Over the last decade, India’s coal-based power generation capacity increased by nearly 2.5 times to 198 gigawatt (GW), courtesy an investment rush by the private sector, which now controls 47 per cent of the total coal-power capacity. The share was less than nine per cent in 2009.

Higher stakes should ensure more favourable terms for the private sector. But the reverse happened.

According to the Association of Power Producers (APP), Independent power producers (IPPs) are facing a double-whammy in the form of competitive bidding both for fuel purchase and long-term electricity sales to distribution utilities (DISCOMs).

In contrast, the public sector, led by NTPC, gets fuel at the price notified by Coal India (CIL) and sells electricity on a “cost-plus” basis to DISCOMs.

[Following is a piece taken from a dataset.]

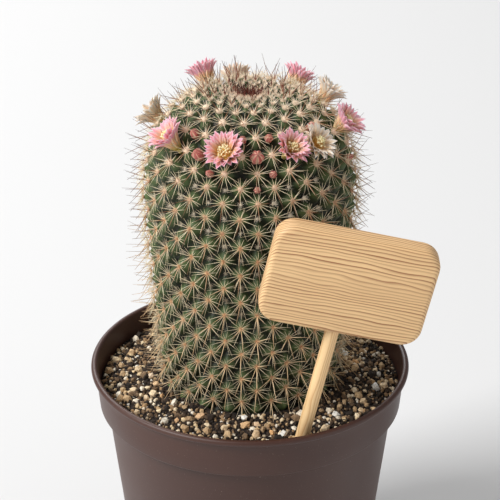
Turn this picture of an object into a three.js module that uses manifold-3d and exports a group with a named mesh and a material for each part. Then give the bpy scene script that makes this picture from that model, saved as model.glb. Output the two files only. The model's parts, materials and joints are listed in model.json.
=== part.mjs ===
// A flowering pincushion cactus in a round plastic nursery pot, with a bare wooden label on a stick.
// Millimetres, +Z up. The origin is the centre of the pot's underside; the viewer stands at -Y.
// Azimuths are degrees about the pot's axis: 0 faces the viewer and +90 points along +X.
// Heights marked "above the rim" count from the top of the pot, and are negative below it.

import * as THREE from "three";
import { mergeVertices } from "three/addons/utils/BufferGeometryUtils.js";
import Module from "manifold-3d";

const wasm = await Module();
wasm.setup();

// ---------------------------------------------------------------- driving dimensions

const GAP = 0.3; // clearance between neighbouring pieces

const POT = {
  height: 105,
  rimRadius: 60,
  rimBore: 57.6,
  beadHeight: 2.2,
  collarTop: 58.3,
  collarFoot: 57,
  collarHeight: 16,
  step: 0.6, // drop of the collar's lower edge to the wall
  wallTop: 54.2,
  baseRadius: 43.6,
  wall: 1.4,
  floor: 1.8,
  sides: 48,
  drains: 6,
  drainRadius: 4,
  drainCircle: 27,
};

const SOIL = {
  besidePlant: -4.7, // height above the rim at the plant
  besideWall: -9.2, // height above the rim at the pot's wall
  sides: 78,
  rings: [33.6, 36.4, 39.2, 42, 44.8, 47.6, 50.4, 53.2],
  ringShift: 0.9, // unevenness of the rings where the pebbles lie
  grit: 1.2, // largest rise or dip of the pebbly surface
  wallGap: 0.45, // between the soil and the inside of the pot
};

const BODY = {
  // half outline over the tubercle tips: radius, height above the rim
  outline: [
    [33, -5.2], [34.2, 8], [35.6, 25], [37.2, 45], [38.7, 64], [38.9, 74], [37.9, 82],
    [35.3, 90], [31.2, 96.3], [25.8, 101.5], [19.5, 105.4], [13, 107], [5, 106], [0, 105],
  ],
  leanBack: 3, // degrees that the plant leans away from the viewer
  rootRadius: 29.4,
  rootDepth: 16, // of the plain end below the soil's surface
  cornersPerTurn: 39, // the spiral steps over 19.5 tubercles and 19.5 axils in each turn
  startAzimuth: 188.7,
  startDistance: 2.1, // along the outline, from its lower end to the first turn of the spiral
  startRise: 0.45, // rise of the first turn as a share of the later ones
  rowStepLow: 0.472, // rise of one turn as a share of the tubercle pitch, low on the body
  rowStepHigh: 0.436, // the same at the shoulder
  rowStepCrown: 0.7, // the same on the crown, where the tubercles are still small
  shoulder: 85, // height above the rim up to which the rows close up
  crownFrom: 88, // height above the rim where the wider steps of the crown begin
  crownTo: 94, // and where they are reached
  tubercleHeight: 3.6,
  tubercleShare: 0.3, // tubercle height as a share of the pitch, where that is less
  tipRise: 0.03, // of the areole above the tubercle's middle, as a share of the pitch
  tipSpread: 0.04, // uneven height of the tubercles as a share of the pitch
  areoleShare: 0.062, // half width of the areole as a share of the pitch
  areoleDome: 0.25,
  lightTilt: 0.12, // how far spines, flowers and buds turn upwards from straight out
  crownRadius: 9, // the spiral ends here and the sunken centre begins
  crownTufts: 13,
};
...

In a petition before the Delhi High Court, on February 4, the APP said that such discrimination is not merely against the original policy promises, but also against the November 2018 recommendations of a High-Level Empowered Committee, headed by the cabinet secretary.

The petition was filed challenging the constitutional validity of recently held linkage auction under the Scheme for Harnessing and Allocating Koyla (coal) transparently in India (SHAKTI) for utilities that did not have a PPA. Failure to secure a PPA within a stipulated time will cost IPPs the bank guarantee.

Mess created by UPA

The auction witnessed lukewarm response. Of the roughly 12 million tonnes offered by CIL, about half remained unsold. The rest fetched an average premium of 8.5 per cent. SHAKTI auction is not new and is part of the Modi government’s effort to rescue power plants which were stranded without PPAs or fuel supply agreements (FSAs).

The mess was created by the UPA government that went hyper-active in attracting private investment in coal power during 2005 and 2007.